Establishing Climate-Conscious Portfolios
Investors have a myriad of options to address current climate risk exposures within their portfolios, from complete divestment to minimizing exposure. Dependent upon overall portfolio exposures and risk budgets, investors have opportunities to negatively or positively screen out securities with undesirable exposures, such as sizable carbon footprints or fossil-fuel ownership.
Investors concerned with maintaining relative flagship portfolio exposures also now have more tools at their disposal to aid in rectifying climate risks. Benchmark-aware strategies provide the ability to target companies with, for example, smaller carbon footprints within a confined tracking error band to the flagship benchmark.
While addressing portfolio climate risks is an immediate action item for all investors, there is also considerable investment opportunity as the global economy begins to adjust to a more environmentally-conscious world.
Clean energy and power have soared in popularity in recent months, but this should not deter investors from considering an allocation to the space. Climate issues will progressively intensify without direct intervention and we cannot afford to view them as trendy market noise.

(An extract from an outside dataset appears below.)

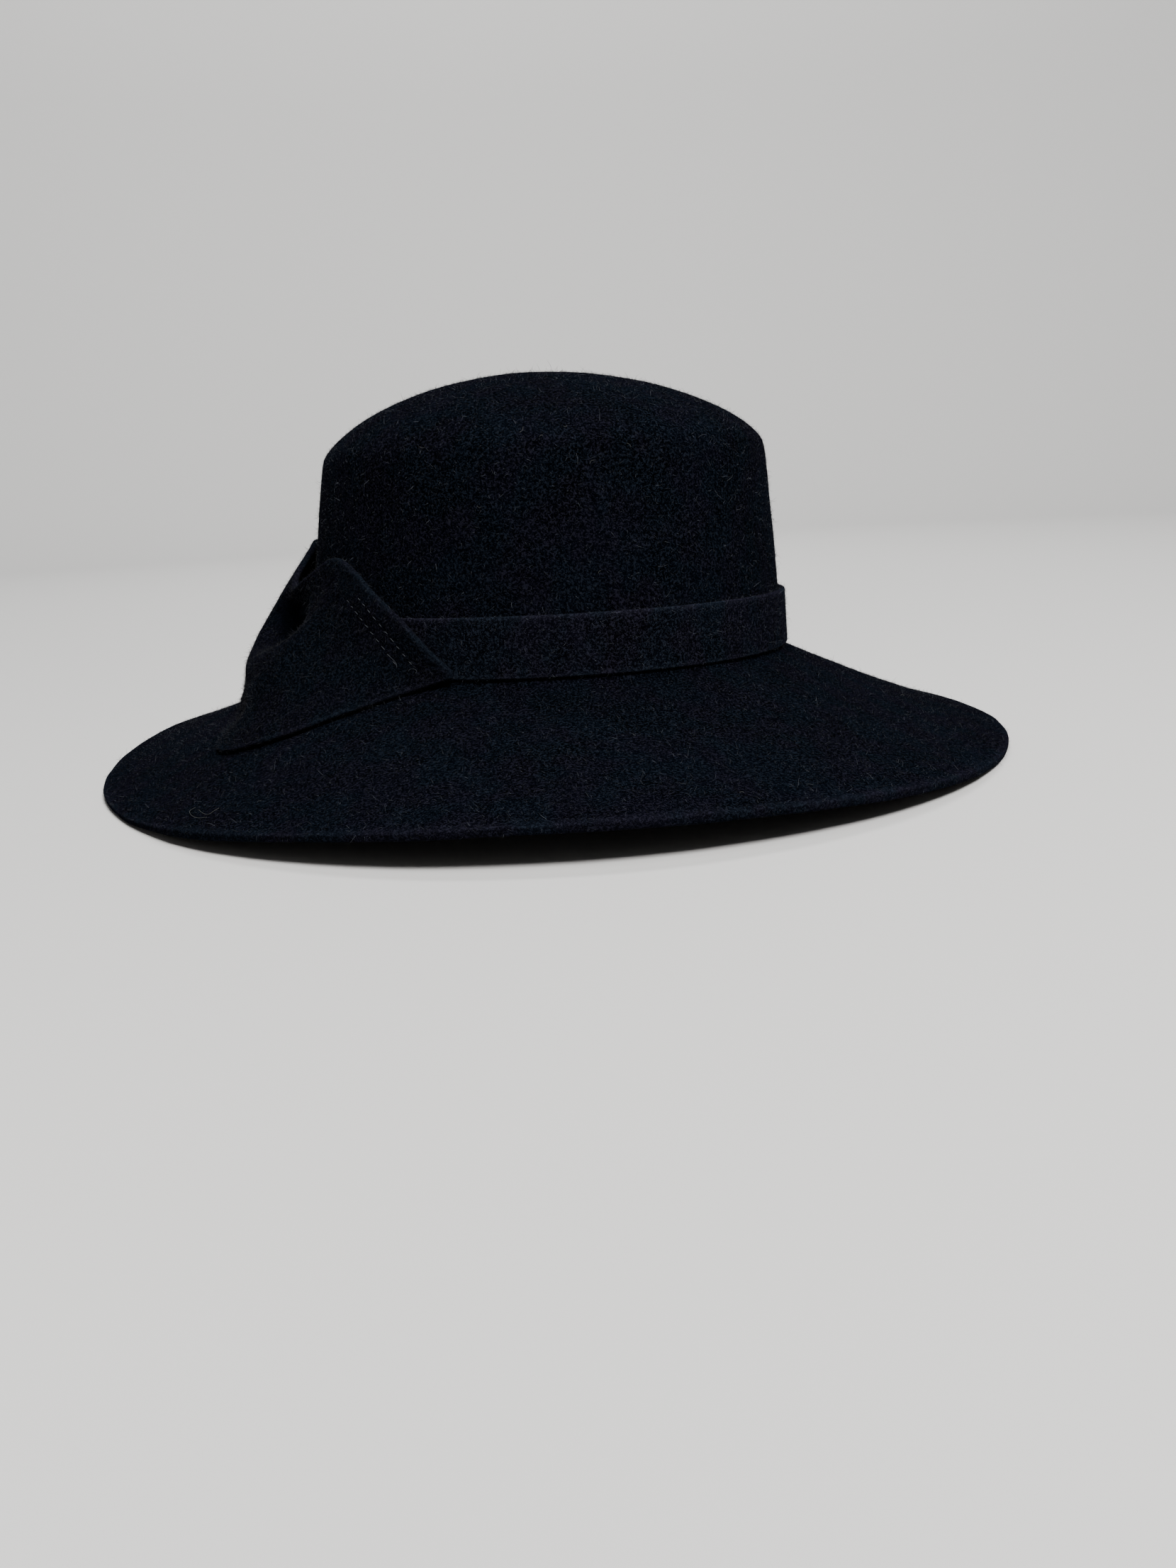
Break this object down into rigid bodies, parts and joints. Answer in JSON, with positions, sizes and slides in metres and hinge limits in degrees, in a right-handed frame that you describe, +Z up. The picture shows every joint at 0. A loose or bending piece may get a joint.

Investors should consider positioning their portfolios to benefit from broad adaption of clean and sustainable energy. This may include replacing or supplementing traditional energy exposures with companies dedicated to clean infrastructure, or overweighting technology companies committed to developing the software and services driving energy innovation and efficiency.
The Time to Act is Now
While climate investing trends have long been of interest to sustainability and impact investors, their momentum is likely to increase as climate becomes a critical facet of mainstream investment portfolios. The impacts of climate change are no longer abstract, distant worries – they are on our doorstep and portfolios must be prepared to weather the storm.